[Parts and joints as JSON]
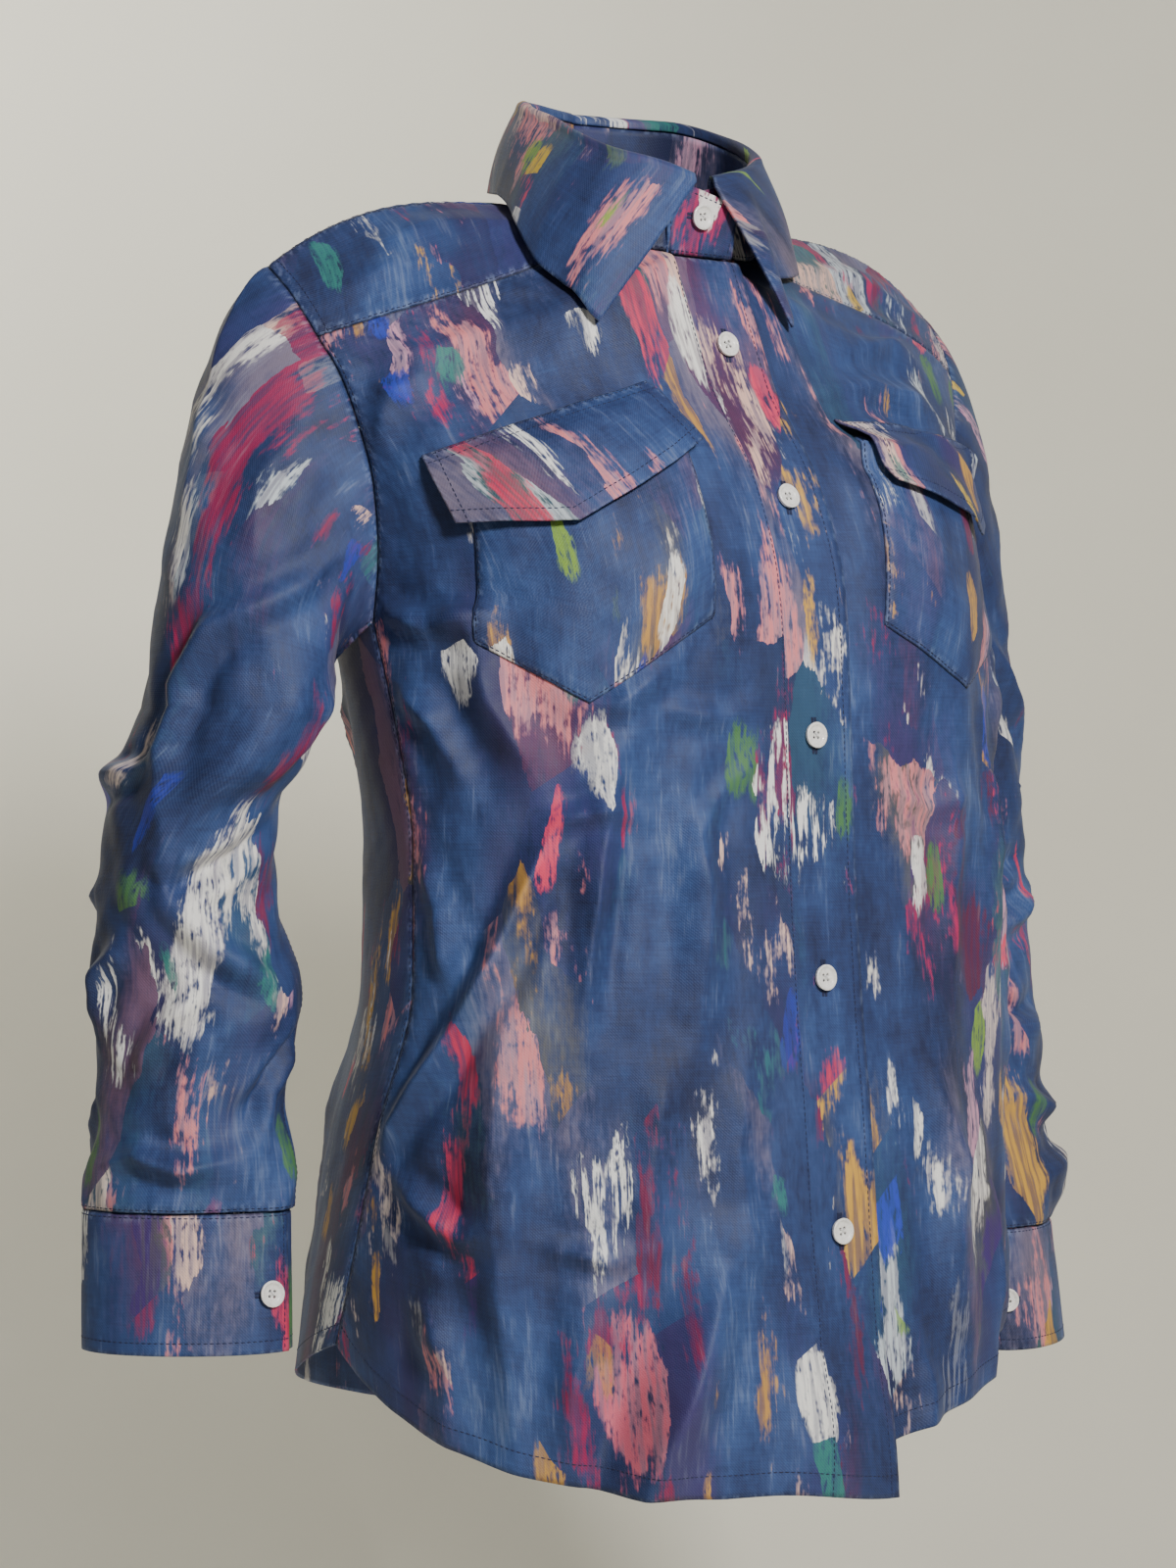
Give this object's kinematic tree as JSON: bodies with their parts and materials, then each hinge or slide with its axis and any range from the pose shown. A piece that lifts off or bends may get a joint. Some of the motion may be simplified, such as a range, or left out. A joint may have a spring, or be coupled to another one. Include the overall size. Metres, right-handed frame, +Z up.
{
  "type": "denim shirt",
  "caption": "Long-sleeved denim shirt with a pointed collar, yokes, two flapped chest pockets and a curved hem, filled out as when it is worn, with nothing in it.",
  "frame": {"origin": "middle of the neck, level with the points where the shoulder seams meet the neckline", "axes": "+X to the wearer's left, -Y to the front and +Z up"},
  "size_m": [0.6024, 0.3155, 0.708],
  "materials": {
    "denim": "matt mottled blue denim with paint-like streaks",
    "button": "pearly white, polished"
  },
  "bodies": {
    "root": {"front_right": "denim", "front_left": "denim", "front_yoke_right": "denim", "front_yoke_left": "denim", "back": "denim", "back_yoke": "denim", "sleeve_right": "denim", "sleeve_left": "denim", "cuff_right": "denim", "cuff_left": "denim", "collar_stand": "denim", "collar": "denim", "pocket_right": "denim", "pocket_left": "denim", "flap_right": "denim", "flap_left": "denim", "button_1": "button", "button_2": "button", "button_3": "button", "button_4": "button", "button_5": "button", "button_stand": "button", "button_cuff_right": "button", "button_cuff_left": "button"}
  },
  "joints": []
}
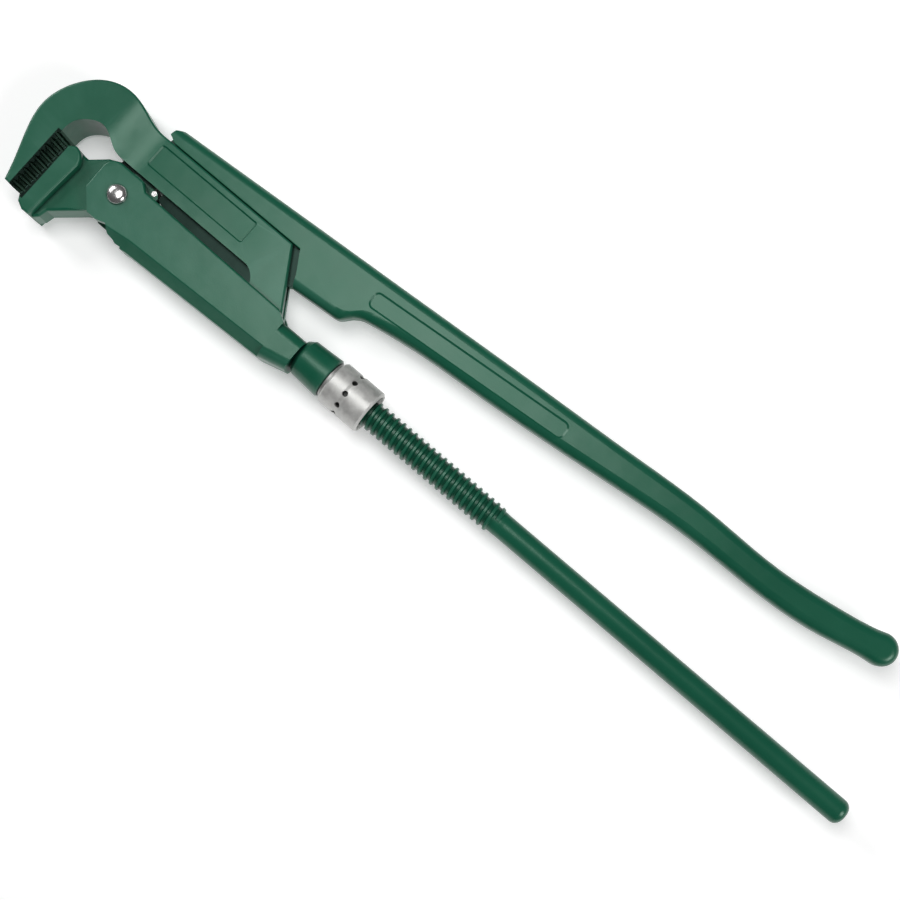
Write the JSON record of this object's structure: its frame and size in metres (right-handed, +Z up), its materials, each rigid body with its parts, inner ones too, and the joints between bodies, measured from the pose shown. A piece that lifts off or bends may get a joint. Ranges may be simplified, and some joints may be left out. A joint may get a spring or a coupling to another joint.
{
  "type": "pipe wrench",
  "caption": "Two-handled adjustable pipe wrench with a toothed hook jaw at right angles to the rod, a pivoted lower jaw, a threaded rod handle and an adjusting nut.",
  "frame": {"origin": "centre of the tool's outline seen from above, on the plane the tool lies on", "axes": "+X along the rod from the jaws to the handle ends, +Y from the rod to the upper handle, +Z up, along the jaw pivot"},
  "size_m": [0.5536, 0.1227, 0.0321],
  "materials": {
    "green_enamel": "semi-gloss enamel over forged steel",
    "bright_zinc": "bright plated, satin",
    "bare_rivet": "polished bare steel",
    "spring_steel": "blued and oiled"
  },
  "bodies": {
    "hook_and_rod": {"hook_jaw": "green_enamel", "threaded_rod": "green_enamel", "tang_pin": "spring_steel"},
    "sleeve": {"sleeve": "green_enamel", "pivot_rivet": "bare_rivet"},
    "lever": {"lever": "green_enamel", "leaf_spring": "spring_steel", "spring_pin": "bare_rivet"},
    "nut": {"adjusting_nut": "bright_zinc"}
  },
  "joints": [
    {"name": "sleeve_slide", "type": "slide", "parent": "hook_and_rod", "child": "sleeve", "axis": [1, 0, 0], "range_m": [0, 0.062]},
    {"name": "handle_swing", "type": "hinge", "parent": "sleeve", "child": "lever", "pos_m": [-0.2122, -0.0233, 0.01605], "axis": [0, 0, 1], "range_deg": [0, 4]},
    {"name": "nut_turn", "type": "hinge", "parent": "sleeve", "child": "nut", "pos_m": [-0.0514, -0.0241, 0.01605], "axis": [1, 0, 0], "range_deg": [0, 5580]}
  ],
  "couplings": [
    {"joint": "nut_turn", "follows": "sleeve_slide", "rad_per_m": 1570.8}
  ]
}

» **WORK INSTRUCTIONS**
Repeat exactly the lines above, starting with the line that contains "Write the JSON" and ending with the last line, both included, and nothing else.

» **RESULT FOR THIS TASK**
Write the JSON record of this object's structure: its frame and size in metres (right-handed, +Z up), its materials, each rigid body with its parts, inner ones too, and the joints between bodies, measured from the pose shown. A piece that lifts off or bends may get a joint. Ranges may be simplified, and some joints may be left out. A joint may get a spring or a coupling to another joint.
{
  "type": "pipe wrench",
  "caption": "Two-handled adjustable pipe wrench with a toothed hook jaw at right angles to the rod, a pivoted lower jaw, a threaded rod handle and an adjusting nut.",
  "frame": {"origin": "centre of the tool's outline seen from above, on the plane the tool lies on", "axes": "+X along the rod from the jaws to the handle ends, +Y from the rod to the upper handle, +Z up, along the jaw pivot"},
  "size_m": [0.5536, 0.1227, 0.0321],
  "materials": {
    "green_enamel": "semi-gloss enamel over forged steel",
    "bright_zinc": "bright plated, satin",
    "bare_rivet": "polished bare steel",
    "spring_steel": "blued and oiled"
  },
  "bodies": {
    "hook_and_rod": {"hook_jaw": "green_enamel", "threaded_rod": "green_enamel", "tang_pin": "spring_steel"},
    "sleeve": {"sleeve": "green_enamel", "pivot_rivet": "bare_rivet"},
    "lever": {"lever": "green_enamel", "leaf_spring": "spring_steel", "spring_pin": "bare_rivet"},
    "nut": {"adjusting_nut": "bright_zinc"}
  },
  "joints": [
    {"name": "sleeve_slide", "type": "slide", "parent": "hook_and_rod", "child": "sleeve", "axis": [1, 0, 0], "range_m": [0, 0.062]},
    {"name": "handle_swing", "type": "hinge", "parent": "sleeve", "child": "lever", "pos_m": [-0.2122, -0.0233, 0.01605], "axis": [0, 0, 1], "range_deg": [0, 4]},
    {"name": "nut_turn", "type": "hinge", "parent": "sleeve", "child": "nut", "pos_m": [-0.0514, -0.0241, 0.01605], "axis": [1, 0, 0], "range_deg": [0, 5580]}
  ],
  "couplings": [
    {"joint": "nut_turn", "follows": "sleeve_slide", "rad_per_m": 1570.8}
  ]
}